Material.
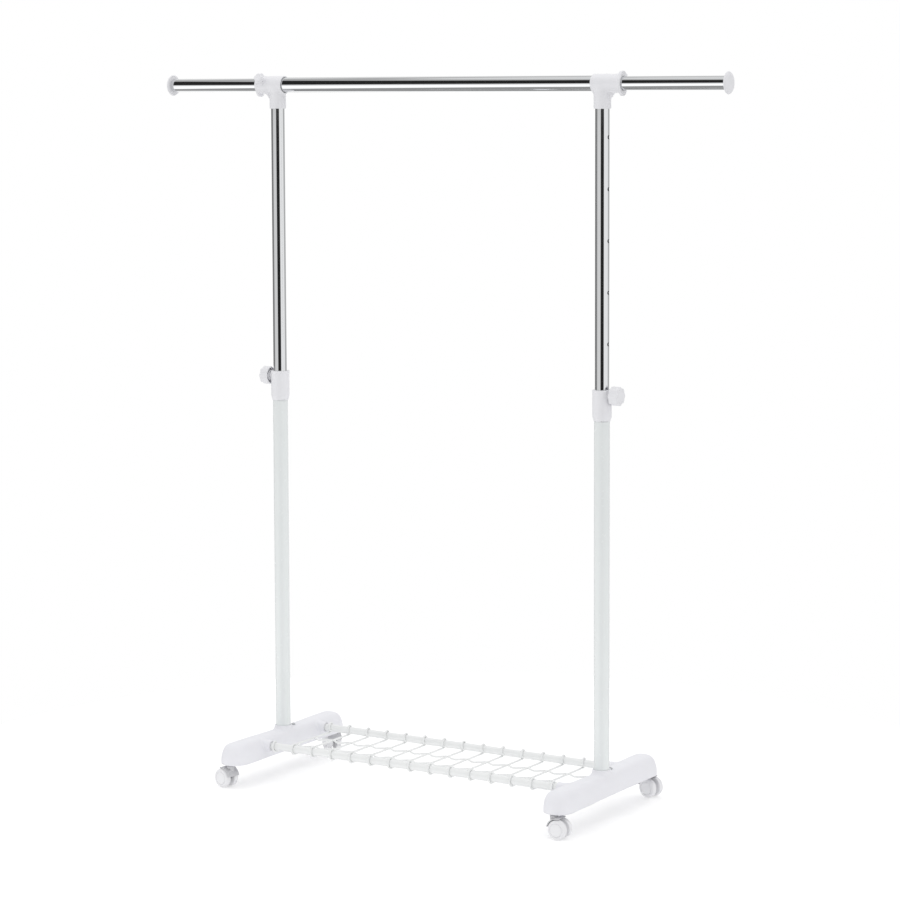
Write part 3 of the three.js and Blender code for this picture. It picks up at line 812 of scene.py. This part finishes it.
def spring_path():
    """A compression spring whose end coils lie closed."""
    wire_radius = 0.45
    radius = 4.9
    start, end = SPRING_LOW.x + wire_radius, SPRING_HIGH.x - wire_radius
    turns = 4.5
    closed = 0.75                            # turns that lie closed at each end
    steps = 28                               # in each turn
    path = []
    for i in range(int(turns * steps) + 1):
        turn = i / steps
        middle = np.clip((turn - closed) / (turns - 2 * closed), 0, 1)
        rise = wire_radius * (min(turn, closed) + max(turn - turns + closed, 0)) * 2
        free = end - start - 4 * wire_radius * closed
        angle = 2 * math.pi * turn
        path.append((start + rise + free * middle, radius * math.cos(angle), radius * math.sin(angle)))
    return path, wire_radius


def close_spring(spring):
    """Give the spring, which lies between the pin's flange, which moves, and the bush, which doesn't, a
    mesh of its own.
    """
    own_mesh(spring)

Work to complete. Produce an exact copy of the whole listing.

Exercise result.
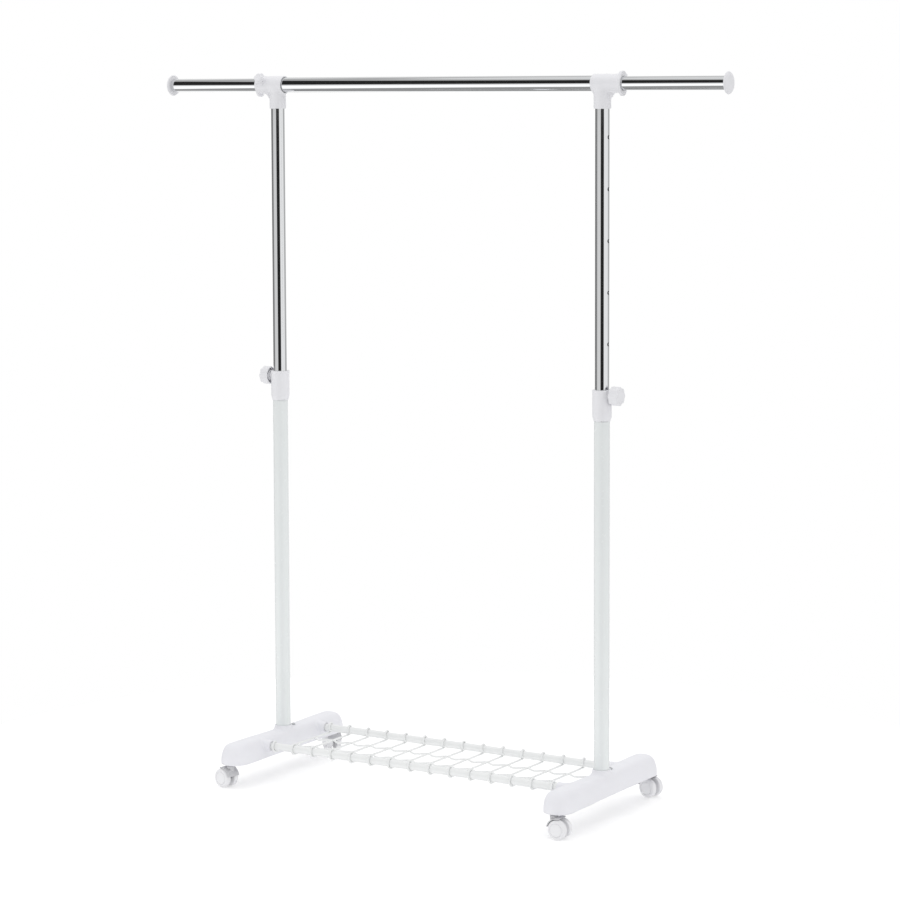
Write part 3 of the three.js and Blender code for this picture. It picks up at line 812 of scene.py. This part finishes it.
def spring_path():
    """A compression spring whose end coils lie closed."""
    wire_radius = 0.45
    radius = 4.9
    start, end = SPRING_LOW.x + wire_radius, SPRING_HIGH.x - wire_radius
    turns = 4.5
    closed = 0.75                            # turns that lie closed at each end
    steps = 28                               # in each turn
    path = []
    for i in range(int(turns * steps) + 1):
        turn = i / steps
        middle = np.clip((turn - closed) / (turns - 2 * closed), 0, 1)
        rise = wire_radius * (min(turn, closed) + max(turn - turns + closed, 0)) * 2
        free = end - start - 4 * wire_radius * closed
        angle = 2 * math.pi * turn
        path.append((start + rise + free * middle, radius * math.cos(angle), radius * math.sin(angle)))
    return path, wire_radius


def close_spring(spring):
    """Give the spring, which lies between the pin's flange, which moves, and the bush, which doesn't, a
    mesh of its own.
    """
    own_mesh(spring)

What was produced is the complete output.